I’ve recently been required to read a section from Anzaldúa’s Borderlands: La Frontera, a book centered around the being the ‘New Mestiza’ born from the borderland culture that is portrayed as a diverging concept, but which is really the converging of the two dominant cultures that is best exemplified by the language of the people. Anzaldúa’s acknowledgment of difference between ‘nosotros’ and ‘nosotras’ started an internal dialouge for me as the first time I learned what ‘nosotros’ meant was in my Spanish 1 class where I had previously assumed it wasn’t a commonly used word because I couldn’t think of a time I had heard my family speak it to me. I mean, maybe it was spoken to me, and I never understood it? Or was this yet another instance of my inherited pale skin casting me as foreigner from my own culture? Either way I was saddened by the reality I had to face that my Spanish will always be framed from the perspective of someone born in America who learned English first.

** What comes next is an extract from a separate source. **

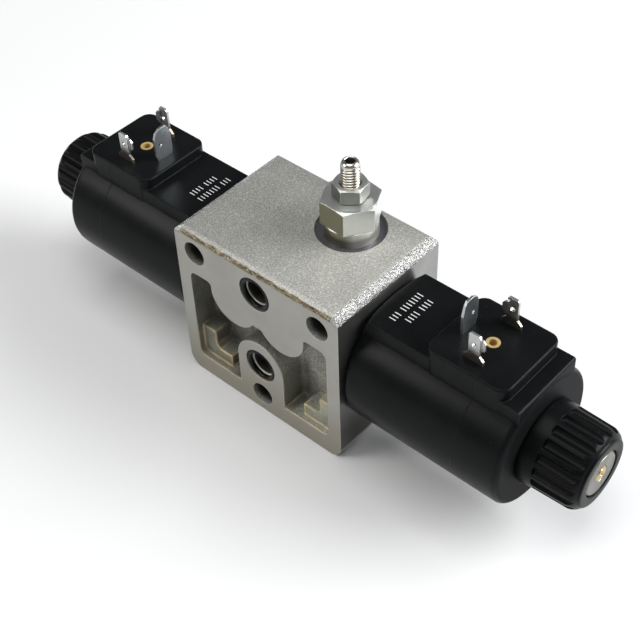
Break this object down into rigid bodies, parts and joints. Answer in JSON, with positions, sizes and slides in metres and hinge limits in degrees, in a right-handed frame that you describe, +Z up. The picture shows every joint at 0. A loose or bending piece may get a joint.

“Take this time to mourn, to strategize, to hold each other closer, to fiercely love each other and exist, to do what you have to do to get ready. You don’t owe your oppressor anything. If you can, take a deep breath. Steady yourself. Bring your friends and family close. Fight like your life depends on it, because for many of us, it does.” — @fagsagainstfascists

These words came from a classmate who wrote a piece titled On Legitimacy and What It Means for Marginalized People to Resist that uses rhetoric like the one quoted above to discredit academic based principles and the way that implies culture created outside of academia is disagreeing with dominant so therefore is also a problem. When I enrolled into my Spanish class, I knew I was going to be faced with some confusion because my existing community based knowledge of the language, but I wasn’t expecting to lose points on my exam for defining ‘high heels’ as ‘tacones,’ a word I’ve grown up saying vs the book definition of ‘zapatos de tacón’ that I just learned last week.

I didn’t accept myself as a xicanca until I got into the academic sphere and I saw just how diverse mestiza women can be, so I can appreciate the smalll advances made within academic discourse, but again using the words of Anzaldúa, “I cannot accept the legitimacy of myself until translation is no longer necessary for me to accommodate English speakers [as] I would much rather speak Spanglish.